Washington DC Potomac

I’m lucky to have friends who live in many different places. Some are in London, others in NYC. A large concentration of people I love lives in Kyiv, though many are displaced because of the war. There are friends in Oslo, in Dubai, in Cambodia.

And all of them keep asking me the same question:

“Why the hell are you sticking around DC?”

It’s a fair question in the sense that I’ve lived on the East Coast for more time than I’ve cared to, and I sometimes wonder if inertia and fear are holding me back from moving someplace new. I’ve always preferred to be light on my feet, after all. Sometimes, the very phrase “Eastern seaboard” seems to weigh me down. And don’t get me started on how humid our summers get.

Of course, that’s not the real reason anyone asks that question. It’s just that Washington DC has the reputation of being boring. And that, however, is not correct.

It’s true that DC is Hollywood for ugly people, as the saying goes. I don’t think looks are taken very seriously here, and if you’re too cute, you might be met with suspicion (“are you a spy?”). This can be weird, but this can also be refreshing.

Ugly or not, people in DC and the surrounding areas know how to party. They’re just not necessarily conspicuous about it. There are security clearances to worry about.

Most importantly, DC is a place of people with passions — both those who move here, and those who’ve grown up in the area. A lot of people always have something they’re excited about, or some crusade they are on. This may be daunting to some people, but it thrills me greatly. The capital of the United States of America is THE place to meet people with a cause. Or several causes.

As someone who’s passionate about national security and the fate of the republic in general, I find myself very happy here. Other times, I am very sad. Or even outraged. The one thing I’m not is bored.

I don’t think I really fit in around here, but I actually don’t mind that part. Not fitting in means that you are constantly observing, a good position to be in as a writer.

DC has its own magic, though. It is a very haunted place. Readers of Lincoln in the Bardo might know what I am talking about.

That ghostly air is swept by the wind across the Potomac and into northern Virginia. You hear it whispering when you stare at the Great Falls or sit hunched over a book at an Eastern Market pub. It’s the spirit of a young and unquiet nation. It is singular.

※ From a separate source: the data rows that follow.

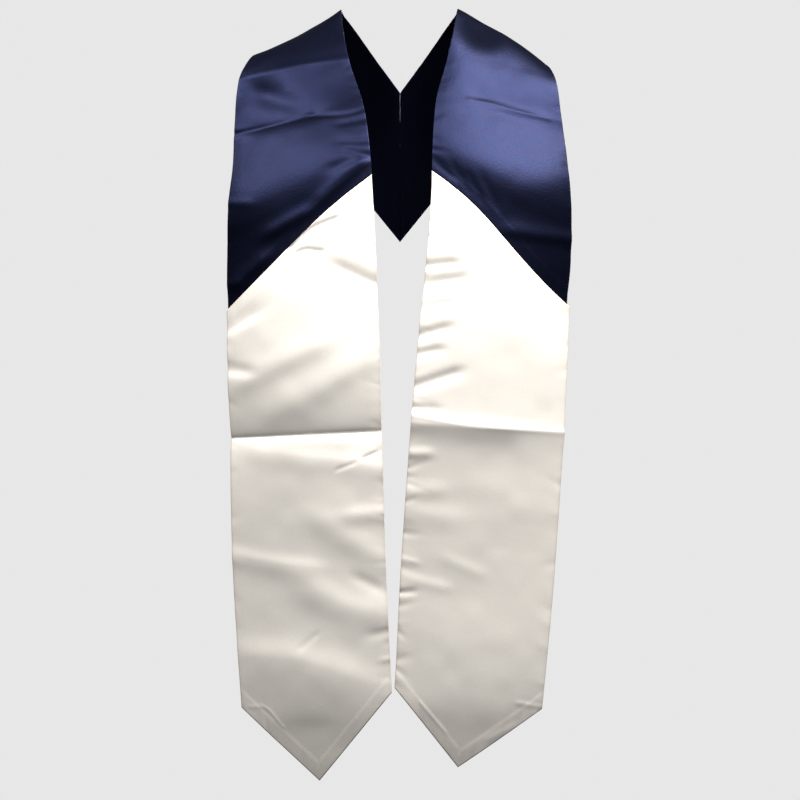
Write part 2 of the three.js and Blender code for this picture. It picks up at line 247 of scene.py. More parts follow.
LEFT_PANEL_FOLDS = [
    # a soft hollow beside the neck edge
    Fold(-0.0024, 0.016, 0.013, [(0.024, 0.24), (0.055, 0.232)]),
    # puckers of the neck edge
    Fold(-0.0014, 0.0035, 0.0035, [(0.031, 0.174), (0.05, 0.169)]),
    Fold(-0.0009, 0.004, 0.004, [(0.028, 0.19), (0.042, 0.187)]),
    Fold(-0.0016, 0.005, 0.005, [(0.026, 0.217), (0.048, 0.215)]),
    Fold(-0.0012, 0.006, 0.006, [(0.027, 0.234), (0.055, 0.231)]),
    Fold(-0.0016, 0.005, 0.006, [(0.023, 0.258), (0.045, 0.254)]),
    Fold(-0.0016, 0.005, 0.006, [(0.018, 0.285), (0.04, 0.279)]),
    Fold(-0.001, 0.004, 0.005, [(0.016, 0.301), (0.034, 0.299)]),
    Fold(-0.0015, 0.005, 0.006, [(0.014, 0.334), (0.05, 0.322)]),
    Fold(-0.0008, 0.004, 0.005, [(0.012, 0.354), (0.03, 0.355)]),
    # the line of the packet's crease
    Fold(0.0006, 0.002, 0.002, [(0.011, 0.361), (0.061, 0.371), (0.157, 0.378)], True),
    Fold(0.0014, 0.006, 0.014, [(0.01, 0.363), (0.061, 0.371), (0.1, 0.374)]),
    # bumps of the lower half
    Fold(0.001, 0.005, 0.005, [(0.012, 0.398), (0.022, 0.398)]),
    Fold(0.0007, 0.008, 0.008, [(0.008, 0.436), (0.03, 0.434)]),
    Fold(0.0007, 0.01, 0.012, [(0.008, 0.455), (0.04, 0.459)]),
    Fold(0.0004, 0.006, 0.007, [(0.052, 0.503), (0.07, 0.511)]),
    Fold(0.0004, 0.005, 0.006, [(0.018, 0.521), (0.04, 0.526)]),
    Fold(0.0004, 0.003, 0.003, [(0.005, 0.5), (0.013, 0.502)]),
    Fold(-0.0006, 0.003, 0.003, [(-0.002, 0.532), (0.01, 0.531)]),
    # the folded hem showing through
    Fold(0.0002, 0.0015, 0.0015, [(0.02, 0.638), (0.043, 0.665)]),
    Fold(0.0003, 0.002, 0.003, [(0.116, 0.639), (0.135, 0.643)]),
    Fold(0.0003, 0.004, 0.005, [(0.088, 0.672), (0.108, 0.663)]),
]


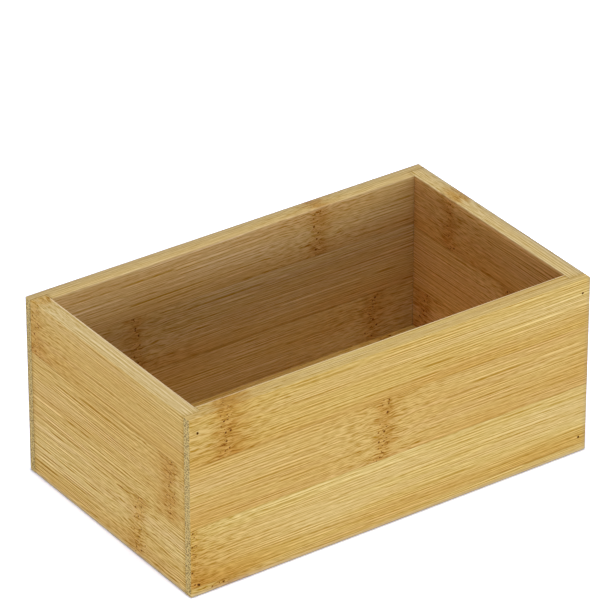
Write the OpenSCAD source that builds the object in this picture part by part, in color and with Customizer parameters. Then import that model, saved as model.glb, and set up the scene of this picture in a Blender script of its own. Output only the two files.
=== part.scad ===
// Open storage box of laminated bamboo, for a desk, shelf or dressing table.
// X runs along the length, Y across the width and Z up. The origin is the middle of
// the footprint, on the surface that the box stands on. Millimetres throughout.
// Each wall is glued up from flat strips laid edge to edge, and so is the floor. The long
// walls lap over the ends of the short walls, and pins hold each corner while its glue sets.

/* [Box] */
// Length outside, along the long walls
box_length = 150; // [90:1:300]
// Width outside, across the long walls
box_width = 90.5; // [60:0.5:200]
// Height from the foot to the rim
box_height = 62.5; // [52:0.5:80]
// Thickness of the walls
wall = 6; // [5.5:0.1:8]

/* [Bamboo strips] */
// Height of a full strip in the long walls
long_wall_strip = 21.2; // [18:0.1:22.5]
// Height of the narrow strip along the foot of the long walls
foot_strip = 3; // [2:0.1:3.3]
// Height of a full strip in the short walls
short_wall_strip = 22; // [18:0.1:24]

/* [Corner joints] */
// Thickness of the lip of a long wall that laps over the end of a short wall
lip = 3; // [2.5:0.1:3.2]
// Diameter of the pins
pin_diameter = 0.7; // [0.5:0.05:0.8]
// Length of a pin from head to point
pin_length = 15; // [12:0.5:20]
// Depth of a pin's head below the face of the wall
pin_sink = 0.8; // [0.3:0.1:1.5]
// Gap between a pin and its bore
pin_play = 0.03; // [0.01:0.01:0.05]
// Height of the lower pins above the foot, at the left end
low_pin_left = 3.8; // [2:0.1:9]
// Height of the lower pins above the foot, at the right end
low_pin_right = 5.5; // [2:0.1:9]
// Depth of the upper pins below the rim, at the left end
high_pin_left = 5.3; // [3:0.1:7]
// Depth of the upper pins below the rim, at the right end
high_pin_right = 4.8; // [3:0.1:7]

/* [Floor] */
// Thickness of the floor
floor_thickness = 3; // [2.5:0.1:4]
// Height of the floor's underside above the foot
floor_rise = 4; // [3:0.1:8]
// Depth of the grooves that hold the floor
groove_depth = 2.2; // [1.5:0.1:2.4]
// Gap above and below the floor in its grooves
groove_play = 0.1; // [0.05:0.05:0.3]
// Gap between the edge of the floor and the bottom of a groove
floor_play = 0.3; // [0.1:0.1:0.6]

/* [Sanded edges] */
// Radius of the four upright corners
corner_round = 1; // [0.4:0.1:2]
// Radius of the outer edge of the rim
rim_round = 0.5; // [0.2:0.1:1.5]
// Radius of the inner edge of the rim
mouth_round = 0.5; // [0.2:0.1:1.5]
// Radius of the outer edge of the foot
foot_round = 0.8; // [0.2:0.1:1.5]

/* [Hidden] */
$fn = 64;

// How far a cutter runs past the face that it cuts
overrun = 1;
// Sides of the box, as signs of X and Y
left = -1;
right = 1;
front = -1;
rear = 1;

// Hollow of the box between the walls
inner_length = box_length - 2 * wall;
inner_width = box_width - 2 * wall;
// Length of a short wall, between the lips of the long walls
short_wall_length = box_width - 2 * lip;
// Glue lines of the long walls and of the short walls, from the foot up to the rim
long_wall_lines = [0, foot_strip, foot_strip + long_wall_strip, foot_strip + 2 * long_wall_strip, box_height];
short_wall_lines = [0, short_wall_strip, 2 * short_wall_strip, box_height];
// Floor, which reaches into the grooves on all four sides
floor_strips = 4;
floor_length = inner_length + 2 * (groove_depth - floor_play);
floor_width = inner_width + 2 * (groove_depth - floor_play);
floor_strip_width = floor_width / floor_strips;
// Pointed end of a pin
pin_point_length = 2 * pin_diameter;
pin_point_diameter = pin_diameter / 5;
// Finishes of the strips
golden = "#cdab64";
pale = "#d2b06c";
ochre = "#c2a162";
floor_tone = "#c9a868";
steel = "#5a5550";

// What sanding takes off a square corner at the origin, of a solid that lies towards -X and -Y
module round_waste(radius) {
    difference() {
        translate([-radius, -radius]) square(radius + overrun);
        translate([-radius, -radius]) circle(r = radius);
    }
}

// Rectangle that stands on the X axis, with its lower and its upper corners rounded
module rounded_outline(width, height, low_radius, high_radius) {
    difference() {
        translate([-width / 2, 0]) square([width, height]);
        for (side = [0, 1]) mirror([side, 0]) {
            translate([width / 2, height]) round_waste(high_radius);
            translate([width / 2, 0]) mirror([0, 1]) round_waste(low_radius);
        }
    }
}

// Extrudes an outline along X, with the outline's X along the box's Y and its Y upwards
module along_length(length) {
    rotate([90, 0, 90]) linear_extrude(length, center = true) children();
}

// Extrudes an outline along Y, with the outline's Y upwards
module along_width(length) {
    rotate([90, 0, 0]) linear_extrude(length, center = true) children();
}

// Block centred on the Z axis, from a given height upwards
module centred_block(size, bottom) {
    translate([-size.x / 2, -size.y / 2, bottom]) cube(size);
}

// The whole box as a solid, after its outside is sanded: the walls are cut out of this form
module sanded_form() {
    intersection() {
        translate([0, -box_width / 2, 0])
            linear_extrude(box_height) rounded_outline(box_length, box_width, corner_round, corner_round);
        along_length(box_length) rounded_outline(box_width, box_height, foot_round, rim_round);
        along_width(box_width) rounded_outline(box_length, box_height, foot_round, rim_round);
    }
}

// Profile across the mouth of the hollow, which widens to the rim in a quarter round
module mouth_profile(width) {
    difference() {
        translate([-width / 2 - mouth_round, box_height - mouth_round])
            square([width + 2 * mouth_round, mouth_round + overrun]);
        for (side = [-1, 1])
            translate([side * (width / 2 + mouth_round), box_height - mouth_round]) circle(r = mouth_round);
    }
}

// What sanding takes off the inner edge of the rim, with mitres in the four corners
module mouth() {
    intersection() {
        along_length(box_length) mouth_profile(inner_width);
        along_width(box_width) mouth_profile(inner_length);
    }
}

// Plan of a long wall: its full thickness between the short walls, and a lip over the end of each
module long_wall_plan(side) {
    mirror([0, side == front ? 1 : 0]) {
        translate([-box_length / 2, box_width / 2 - lip]) square([box_length, lip]);
        translate([-inner_length / 2, box_width / 2 - wall]) square([inner_length, wall]);
    }
}

// Plan of a short wall, which fits between the lips of the long walls
module short_wall_plan(end) {
    mirror([end == left ? 1 : 0, 0])
        translate([box_length / 2 - wall, -short_wall_length / 2]) square([wall, short_wall_length]);
}

// Space that the grooves take up, at the floor's height, out to a given length and width
module floor_groove(length, width) {
    centred_block([length, width, floor_thickness + 2 * groove_play], floor_rise - groove_play);
}

// Places its children at the two pins of a corner, on the face of the long wall and pointing inwards
module at_pins(side, end) {
    low_pin = end == left ? low_pin_left : low_pin_right;
    high_pin = end == left ? high_pin_left : high_pin_right;
    for (height = [low_pin, box_height - high_pin])
        translate([end * (box_length - wall) / 2, side * box_width / 2, height])
            rotate([side * 90, 0, 0]) children();
}

// Headless wire pin with a short point
module pin() {
    translate([0, 0, pin_sink]) {
        cylinder(d = pin_diameter, h = pin_length - pin_point_length);
        translate([0, 0, pin_length - pin_point_length])
            cylinder(d1 = pin_diameter, d2 = pin_point_diameter, h = pin_point_length);
    }
}

// Bore of one pin, open at the face of the long wall
module pin_bore() {
    translate([0, 0, -overrun])
        cylinder(d = pin_diameter + 2 * pin_play, h = overrun + pin_sink + pin_length + pin_play);
}

// One strip of a wall between two glue lines: the first child is the wall's plan, the rest are its cuts
module wall_strip(low, high, finish) {
    color(finish) difference() {
        intersection() {
            sanded_form();
            translate([0, 0, low]) linear_extrude(high - low) children(0);
        }
        mouth();
        children([1:$children - 1]);
    }
}

// Strip of the front or rear wall, counted from the foot
module long_wall_strip_at(side, place, finish) {
    wall_strip(long_wall_lines[place], long_wall_lines[place + 1], finish) {
        long_wall_plan(side);
        floor_groove(box_length, inner_width + 2 * groove_depth);
        at_pins(side, left) pin_bore();
        at_pins(side, right) pin_bore();
    }
}

// Strip of the left or right wall, counted from the foot
module short_wall_strip_at(end, place, finish) {
    wall_strip(short_wall_lines[place], short_wall_lines[place + 1], finish) {
        short_wall_plan(end);
        floor_groove(inner_length + 2 * groove_depth, box_width);
        at_pins(front, end) pin_bore();
        at_pins(rear, end) pin_bore();
    }
}

module front_wall_foot_strip() { long_wall_strip_at(front, 0, golden); }
module front_wall_lower_strip() { long_wall_strip_at(front, 1, pale); }
module front_wall_middle_strip() { long_wall_strip_at(front, 2, golden); }
module front_wall_upper_strip() { long_wall_strip_at(front, 3, pale); }

module rear_wall_foot_strip() { long_wall_strip_at(rear, 0, golden); }
module rear_wall_lower_strip() { long_wall_strip_at(rear, 1, golden); }
module rear_wall_middle_strip() { long_wall_strip_at(rear, 2, pale); }
module rear_wall_upper_strip() { long_wall_strip_at(rear, 3, golden); }

module left_wall_lower_strip() { short_wall_strip_at(left, 0, ochre); }
module left_wall_middle_strip() { short_wall_strip_at(left, 1, golden); }
module left_wall_upper_strip() { short_wall_strip_at(left, 2, ochre); }

module right_wall_lower_strip() { short_wall_strip_at(right, 0, golden); }
module right_wall_middle_strip() { short_wall_strip_at(right, 1, ochre); }
module right_wall_upper_strip() { short_wall_strip_at(right, 2, golden); }

// Strip of the floor, counted from the front
module floor_strip_at(place) {
    color(floor_tone)
        translate([-floor_length / 2, -floor_width / 2 + place * floor_strip_width, floor_rise])
            cube([floor_length, floor_strip_width, floor_thickness]);
}

module floor_front_strip() { floor_strip_at(0); }
module floor_front_middle_strip() { floor_strip_at(1); }
module floor_rear_middle_strip() { floor_strip_at(2); }
module floor_rear_strip() { floor_strip_at(3); }

// The two pins of one corner
module corner_pins(side, end) {
    color(steel) at_pins(side, end) pin();
}

module front_left_pins() { corner_pins(front, left); }
module front_right_pins() { corner_pins(front, right); }
module rear_left_pins() { corner_pins(rear, left); }
module rear_right_pins() { corner_pins(rear, right); }

front_wall_upper_strip();
front_wall_middle_strip();
front_wall_lower_strip();
front_wall_foot_strip();
rear_wall_upper_strip();
rear_wall_middle_strip();
rear_wall_lower_strip();
rear_wall_foot_strip();
left_wall_upper_strip();
left_wall_middle_strip();
left_wall_lower_strip();
right_wall_upper_strip();
right_wall_middle_strip();
right_wall_lower_strip();
floor_front_strip();
floor_front_middle_strip();
floor_rear_middle_strip();
floor_rear_strip();
front_left_pins();
front_right_pins();
rear_left_pins();
rear_right_pins();
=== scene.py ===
"""Looks of the open storage box of laminated bamboo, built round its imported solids.

Every strip of bamboo is a surface of its own: a block worked out patch by patch on grids, with
its edges rounded as sanding leaves them, its knuckle, pores and pin holes sunk in, and the place
of each of these kept on the mesh for the materials. Lengths are millimetres in the row's frame,
and MM turns them into metres when a mesh is made.
"""

import math

import bpy
import numpy as np
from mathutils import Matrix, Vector


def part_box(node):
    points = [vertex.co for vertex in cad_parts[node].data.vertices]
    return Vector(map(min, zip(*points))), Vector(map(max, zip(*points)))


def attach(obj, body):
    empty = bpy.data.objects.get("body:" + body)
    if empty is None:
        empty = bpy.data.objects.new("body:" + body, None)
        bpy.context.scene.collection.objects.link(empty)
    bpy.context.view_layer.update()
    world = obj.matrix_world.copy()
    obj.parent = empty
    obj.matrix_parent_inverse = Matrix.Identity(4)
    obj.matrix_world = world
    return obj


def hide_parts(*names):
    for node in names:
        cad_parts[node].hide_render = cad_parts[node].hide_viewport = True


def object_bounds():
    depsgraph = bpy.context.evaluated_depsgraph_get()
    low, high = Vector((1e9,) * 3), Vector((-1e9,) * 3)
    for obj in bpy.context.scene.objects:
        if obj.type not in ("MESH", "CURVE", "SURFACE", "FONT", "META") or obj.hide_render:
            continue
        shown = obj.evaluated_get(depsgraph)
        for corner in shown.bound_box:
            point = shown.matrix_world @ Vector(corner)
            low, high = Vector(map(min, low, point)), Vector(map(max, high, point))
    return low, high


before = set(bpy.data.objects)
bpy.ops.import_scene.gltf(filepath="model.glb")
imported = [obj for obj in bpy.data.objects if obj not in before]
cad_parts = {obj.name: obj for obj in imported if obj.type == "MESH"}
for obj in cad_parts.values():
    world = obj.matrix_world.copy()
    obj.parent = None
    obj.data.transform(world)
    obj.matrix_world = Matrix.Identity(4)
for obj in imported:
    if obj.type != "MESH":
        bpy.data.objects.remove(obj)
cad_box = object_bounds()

MM = 0.001

# Sanded edges of the box, and the fine break of an edge at a glue line
CORNER_ROUND = 0.5
RIM_ROUND = 0.4
MOUTH_ROUND = 0.4
FOOT_ROUND = 0.5
SEAM_BREAK = 0.05
# How far a glue line darkens the bamboo beside it, and how deep a pore goes
SEAM_REACH = 0.18
PORE_DEPTH = 0.16

# Spacing of the grid over a strip: along the fibres, across them and through the wall
ALONG_STEP = 1.8
ACROSS_STEP = 0.27
DEPTH_STEP = 0.8
# Closer spacing about a knuckle: how far it reaches, and its step
KNUCKLE_ZONES = ((7.0, 0.45), (3.2, 0.17))
# Under these distances two points, or two heights of the box, count as the same
SAME_POINT = 1e-6
SAME_LEVEL = 1e-3


def extent(node):
    """Lowest and highest corner of a solid, in millimetres."""
    low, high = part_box(node)
    return np.array(low) / MM, np.array(high) / MM


# The box's main sizes, read from the solids
HALF_LENGTH, HALF_WIDTH, RIM = np.array(cad_box[1]) / MM
front_low, front_high = extent("front_wall_middle_strip")
WALL = front_high[1] - front_low[1]
LIP = HALF_WIDTH - extent("left_wall_middle_strip")[1][1]
INNER_HALF_LENGTH = HALF_LENGTH - WALL
INNER_HALF_WIDTH = HALF_WIDTH - WALL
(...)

Last summer, I made the difficult but exciting decision to move across said Potomac and into NoVA, where life is quieter and there are fewer gunshots at night (violent crime in DC has begun to improve, but there’s a long way to go). This allows me to love this strange place even more, to be honest. I have a space of calm from which I can contemplate the landscape of the heart of the nation.

America is my adopted motherland and maybe that’s the reason why I remain besotted with its capital, even as I complain about the traffic and the prices just like everyone else does.

Or maybe it’s because I have an aversion to many of the things that are considered cool. If it’s between cool and important, which is a false dichotomy of sorts, but nevertheless, I gravitate toward the important. I am a sentimental person who doesn’t know the first thing about what it means to be cool.

There is an amazing lull between the Cherry Blossom Festival and the start of regular tourist season, when cool air still sweeps in from the Potomac and women put on shawls in the twilight hours. It’s probably the best time of the year to be here, and it’s so gorgeous that it hurts.

Every year, when it rolls around, I seem to dream about my shoulder blades sprouting wings. I think a lot of other people here have strange and hopeful dreams around this time, but we just don’t tell anyone.

No one wants to end up on Overheard in DC.